PARIS – WHEN IT SIZZLES (1964)

George Axelrod had just written BREAKFAST AT TIFFANY’S/’61 and THE MANCHURIAN CANDIDATE/’62 when he adapted an old Julien Duvivier screenplay and fell into a narrative trap. PARIS centers on a procrastinating screenwriter who needs to write an overdue script in three days.* Audrey Hepburn shows up and moves in as typist/amanuensis, and we see everything they write played out as a film-within-the-film with Holden & Hepburn in the leads. Axelrod has a lot of fun tweaking Hollywood plot conventions (TIFFANY’S gets a good ribbing) and New Wave fare (helmer Richard Quine throws in some jump cuts & zooms), but the story is basically a set-up for Holden to renounce his life as a hack-for-hire and vow to live up to his potential now that he’s found a woman to love. This explains why the film-within-the-film sucks, but it doesn’t excuse it. And we still have to sit thru the drivel. (Quine tries to cover it all up with jokey cameo bits for Marlene Dietrich, Frank Sinatra & Tony Curtis.) The film’s always had a pretty bad rep, but the episodes in Holden’s apartment, which feel like a draft for a B’way play, are smartly written & hold your attention. Holden, under lenser Charles Lang’s magic lighting, looks remarkably fit (his drinking was all but out-of-control at the time) and, right at the end, he nails one of those wised-up cynical speeches Billy Wilder, Paddy Chayefsky & Blake Edwards loved to give him.

*The ‘in’ joke is that Noël Coward, as the film producer, really did write all his best plays in a matter of days.

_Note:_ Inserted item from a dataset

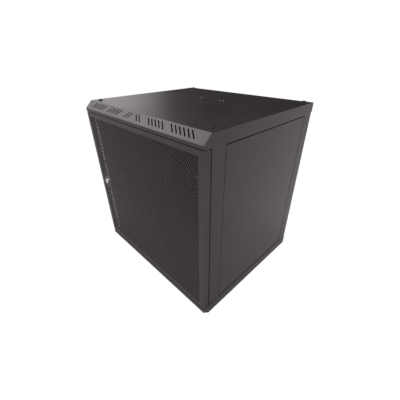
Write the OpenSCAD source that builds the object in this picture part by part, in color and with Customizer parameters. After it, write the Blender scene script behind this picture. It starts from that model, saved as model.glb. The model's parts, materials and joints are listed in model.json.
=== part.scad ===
// Wall-mount cabinet for 19 inch network equipment, with a perforated front door.
// Millimetres. The origin is the centre of the footprint on the floor. +Z is up, the door faces -Y,
// and the door's hinges are on the +X side.

/* [Cabinet] */
// Width over the side frames
width = 600; // [570:5:700]
// Depth from the door's face to the rear edge of the roof
depth = 528; // [480:4:700]
// Rack units of 44.45 mm between floor and roof
rack_units = 12; // [9:1:18]
// Sheet thickness of the frames, the roof and the base
sheet = 1.5; // [1.2:0.1:1.5]
// Sheet thickness of the panels and the door
skin = 1.2; // [1:0.1:1.2]

/* [Roof and base] */
// How far the slope at the roof's front runs back
slope_back = 24.4; // [20:0.2:28]
// Height of the slope at the roof's front
slope_height = 23.8; // [20:0.2:26]
// Height of the base band
base_height = 38; // [36:0.5:38]
// How far the slope under the base band's front runs back
base_slope_back = 23.6; // [20:0.2:28]
// Height of the slope under the base band's front
base_slope_height = 22.6; // [18:0.2:26]
// Width of one vent slot
slot_width = 4; // [2.5:0.1:4.5]
// Spacing of the vent slots along X
slot_pitch = 15.1; // [13:0.1:16]

/* [Door] */
// Depth of the door tray
door_depth = 19; // [17:0.5:20]
// Width of the solid border around the perforated sheet
door_stile = 19; // [16:0.5:20]
// Height of the border above and below the perforated sheet
door_rail = 15; // [12:0.5:20]

/* [Side] */
// Width of the front column beside the panel
front_column = 47; // [44:0.5:60]
// Width of the rear column beside the panel
rear_column = 45; // [44:0.5:60]
// Gap above the side panel
panel_gap_top = 2.5; // [2:0.5:5]
// Gap in front of and behind the side panel
panel_gap_side = 2; // [1:0.25:2.5]

/* [Mounting rails] */
// How far the front rails stand behind the columns' faces
rail_setback = 38.5; // [36:0.5:60]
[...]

SCREWY THOUGHT OF THE DAY: In so many of his later films, Holden plays out a sort of junior league version of Eugene O'Neill's Hickey from THE ICEMAN COMETH. How odd that Holden revived his stalled career with a role that had been written for Lee Marvin in THE WILD BUNCH; and that Lee Marvin played Hickey in the fine 1973 film verison of O'Neill's play.